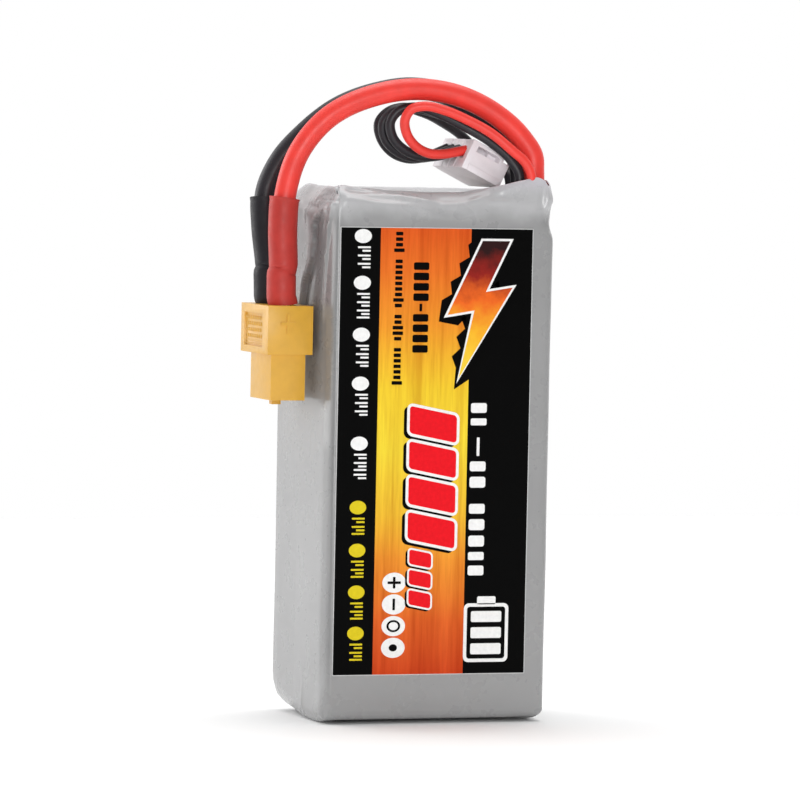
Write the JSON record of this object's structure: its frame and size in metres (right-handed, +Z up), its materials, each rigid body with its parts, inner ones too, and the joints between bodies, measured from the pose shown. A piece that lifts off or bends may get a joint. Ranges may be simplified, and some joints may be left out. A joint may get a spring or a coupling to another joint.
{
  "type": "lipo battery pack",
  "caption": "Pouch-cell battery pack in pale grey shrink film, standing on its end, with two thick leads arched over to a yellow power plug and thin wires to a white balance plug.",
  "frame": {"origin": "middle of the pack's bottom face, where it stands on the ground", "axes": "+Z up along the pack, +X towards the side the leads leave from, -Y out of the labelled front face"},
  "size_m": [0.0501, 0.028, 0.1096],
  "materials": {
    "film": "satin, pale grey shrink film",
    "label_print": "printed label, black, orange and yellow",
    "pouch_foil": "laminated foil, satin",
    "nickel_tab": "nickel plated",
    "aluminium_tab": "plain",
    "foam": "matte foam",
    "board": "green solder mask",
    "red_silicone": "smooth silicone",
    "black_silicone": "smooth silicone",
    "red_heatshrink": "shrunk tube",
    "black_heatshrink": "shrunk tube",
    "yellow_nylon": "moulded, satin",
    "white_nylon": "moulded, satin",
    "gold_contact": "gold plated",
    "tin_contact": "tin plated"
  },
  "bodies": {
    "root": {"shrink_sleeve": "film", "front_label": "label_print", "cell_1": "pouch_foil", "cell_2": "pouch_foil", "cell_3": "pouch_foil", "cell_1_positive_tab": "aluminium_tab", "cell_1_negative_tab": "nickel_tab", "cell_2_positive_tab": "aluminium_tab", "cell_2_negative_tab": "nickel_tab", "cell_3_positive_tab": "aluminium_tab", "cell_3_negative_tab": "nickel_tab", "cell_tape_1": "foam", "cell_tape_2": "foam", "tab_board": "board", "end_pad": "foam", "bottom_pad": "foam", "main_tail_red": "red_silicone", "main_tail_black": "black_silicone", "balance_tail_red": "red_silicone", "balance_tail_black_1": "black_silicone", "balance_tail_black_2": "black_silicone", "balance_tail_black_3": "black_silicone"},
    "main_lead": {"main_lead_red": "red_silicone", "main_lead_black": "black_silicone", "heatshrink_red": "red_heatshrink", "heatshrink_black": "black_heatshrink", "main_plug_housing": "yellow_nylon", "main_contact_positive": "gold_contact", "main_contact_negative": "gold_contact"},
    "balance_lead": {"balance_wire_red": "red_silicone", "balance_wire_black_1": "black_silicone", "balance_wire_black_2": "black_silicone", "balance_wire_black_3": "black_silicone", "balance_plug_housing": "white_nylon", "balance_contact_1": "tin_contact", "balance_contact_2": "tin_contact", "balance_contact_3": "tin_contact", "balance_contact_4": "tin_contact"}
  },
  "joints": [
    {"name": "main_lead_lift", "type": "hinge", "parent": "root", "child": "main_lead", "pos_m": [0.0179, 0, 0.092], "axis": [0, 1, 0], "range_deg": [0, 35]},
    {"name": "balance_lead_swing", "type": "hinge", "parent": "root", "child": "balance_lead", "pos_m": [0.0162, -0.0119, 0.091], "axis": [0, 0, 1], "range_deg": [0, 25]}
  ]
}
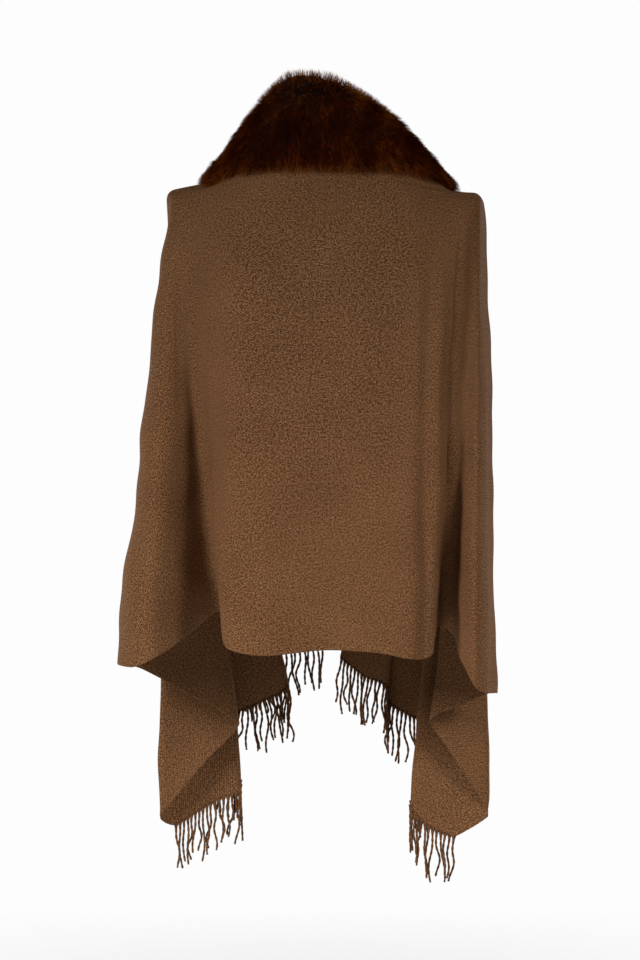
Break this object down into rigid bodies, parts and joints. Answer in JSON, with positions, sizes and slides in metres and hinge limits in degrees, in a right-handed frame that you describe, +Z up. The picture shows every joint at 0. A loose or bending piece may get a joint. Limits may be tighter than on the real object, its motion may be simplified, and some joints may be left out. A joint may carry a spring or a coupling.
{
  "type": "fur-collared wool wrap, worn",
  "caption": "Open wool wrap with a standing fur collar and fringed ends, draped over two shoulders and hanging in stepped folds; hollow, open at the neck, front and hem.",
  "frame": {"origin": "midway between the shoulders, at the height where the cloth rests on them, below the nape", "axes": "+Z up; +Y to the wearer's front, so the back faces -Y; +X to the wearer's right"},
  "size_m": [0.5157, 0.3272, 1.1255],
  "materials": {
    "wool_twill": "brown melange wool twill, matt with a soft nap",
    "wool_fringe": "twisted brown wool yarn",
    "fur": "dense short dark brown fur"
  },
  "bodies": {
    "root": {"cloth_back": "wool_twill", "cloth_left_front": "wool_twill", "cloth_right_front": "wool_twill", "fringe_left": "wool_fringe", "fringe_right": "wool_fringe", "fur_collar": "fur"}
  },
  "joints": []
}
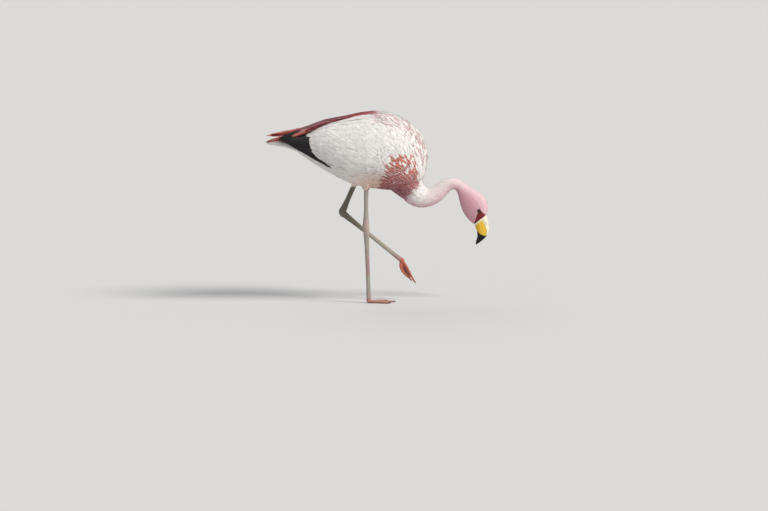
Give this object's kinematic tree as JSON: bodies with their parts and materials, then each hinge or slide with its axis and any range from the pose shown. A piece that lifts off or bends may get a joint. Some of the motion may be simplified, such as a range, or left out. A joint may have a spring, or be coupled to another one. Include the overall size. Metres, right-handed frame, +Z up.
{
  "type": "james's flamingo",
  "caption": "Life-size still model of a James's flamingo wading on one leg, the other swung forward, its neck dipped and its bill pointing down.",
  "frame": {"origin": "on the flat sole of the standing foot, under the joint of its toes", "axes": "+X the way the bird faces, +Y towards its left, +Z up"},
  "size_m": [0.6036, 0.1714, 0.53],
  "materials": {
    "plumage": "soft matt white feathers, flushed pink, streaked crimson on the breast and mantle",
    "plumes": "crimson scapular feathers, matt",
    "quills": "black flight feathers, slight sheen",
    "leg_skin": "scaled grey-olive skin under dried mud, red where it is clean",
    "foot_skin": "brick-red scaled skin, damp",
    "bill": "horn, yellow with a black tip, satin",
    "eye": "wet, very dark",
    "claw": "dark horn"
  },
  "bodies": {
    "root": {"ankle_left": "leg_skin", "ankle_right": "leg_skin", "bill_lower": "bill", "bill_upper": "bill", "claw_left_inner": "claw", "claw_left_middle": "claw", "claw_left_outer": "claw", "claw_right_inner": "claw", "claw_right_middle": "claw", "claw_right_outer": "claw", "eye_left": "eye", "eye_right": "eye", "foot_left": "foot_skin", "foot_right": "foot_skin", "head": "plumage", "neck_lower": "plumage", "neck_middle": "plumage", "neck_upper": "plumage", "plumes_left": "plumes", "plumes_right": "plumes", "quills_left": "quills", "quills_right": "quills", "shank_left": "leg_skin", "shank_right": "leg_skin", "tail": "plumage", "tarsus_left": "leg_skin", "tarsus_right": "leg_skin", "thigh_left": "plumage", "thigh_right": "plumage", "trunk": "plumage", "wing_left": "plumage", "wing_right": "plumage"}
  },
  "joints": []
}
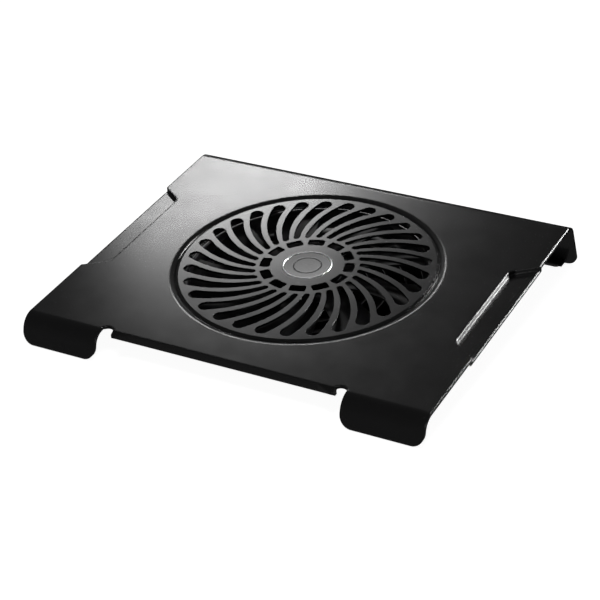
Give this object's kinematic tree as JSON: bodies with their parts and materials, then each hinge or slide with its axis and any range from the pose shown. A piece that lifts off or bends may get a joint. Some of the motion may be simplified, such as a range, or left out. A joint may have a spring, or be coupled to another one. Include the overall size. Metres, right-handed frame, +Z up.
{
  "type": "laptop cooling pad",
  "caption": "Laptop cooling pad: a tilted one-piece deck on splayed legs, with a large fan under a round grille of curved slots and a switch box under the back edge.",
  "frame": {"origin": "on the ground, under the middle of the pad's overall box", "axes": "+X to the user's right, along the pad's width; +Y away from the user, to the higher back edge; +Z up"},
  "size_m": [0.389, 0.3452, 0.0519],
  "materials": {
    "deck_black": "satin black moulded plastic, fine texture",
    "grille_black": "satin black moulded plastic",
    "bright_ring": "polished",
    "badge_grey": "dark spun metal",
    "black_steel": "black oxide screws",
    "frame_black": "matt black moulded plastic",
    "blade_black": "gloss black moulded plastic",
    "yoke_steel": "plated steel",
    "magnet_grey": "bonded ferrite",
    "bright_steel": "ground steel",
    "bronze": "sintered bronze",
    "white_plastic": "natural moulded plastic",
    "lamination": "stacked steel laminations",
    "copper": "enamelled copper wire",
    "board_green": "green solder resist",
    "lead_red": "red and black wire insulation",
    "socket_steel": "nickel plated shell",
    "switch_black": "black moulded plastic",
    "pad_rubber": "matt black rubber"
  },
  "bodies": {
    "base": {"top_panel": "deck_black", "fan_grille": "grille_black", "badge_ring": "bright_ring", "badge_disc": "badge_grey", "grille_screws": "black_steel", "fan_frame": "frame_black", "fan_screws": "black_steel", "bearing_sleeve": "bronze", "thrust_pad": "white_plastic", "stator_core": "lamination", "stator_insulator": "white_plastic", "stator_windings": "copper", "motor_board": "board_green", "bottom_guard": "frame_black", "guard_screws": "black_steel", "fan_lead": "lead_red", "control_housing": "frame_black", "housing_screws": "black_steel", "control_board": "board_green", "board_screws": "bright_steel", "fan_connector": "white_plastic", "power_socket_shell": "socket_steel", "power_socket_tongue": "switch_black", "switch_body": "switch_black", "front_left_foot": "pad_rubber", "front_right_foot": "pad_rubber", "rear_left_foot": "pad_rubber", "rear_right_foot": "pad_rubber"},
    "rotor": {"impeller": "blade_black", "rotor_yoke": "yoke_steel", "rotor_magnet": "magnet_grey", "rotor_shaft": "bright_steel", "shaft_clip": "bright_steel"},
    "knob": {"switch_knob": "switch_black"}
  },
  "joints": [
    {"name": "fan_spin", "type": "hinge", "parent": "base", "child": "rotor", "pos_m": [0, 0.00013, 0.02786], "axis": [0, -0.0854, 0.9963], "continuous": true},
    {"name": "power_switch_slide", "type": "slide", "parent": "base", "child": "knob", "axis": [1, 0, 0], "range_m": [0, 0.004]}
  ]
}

- [What you should do] Using the material above, count the lines containing the word "between". Reply with the number alone.

- [Output] 2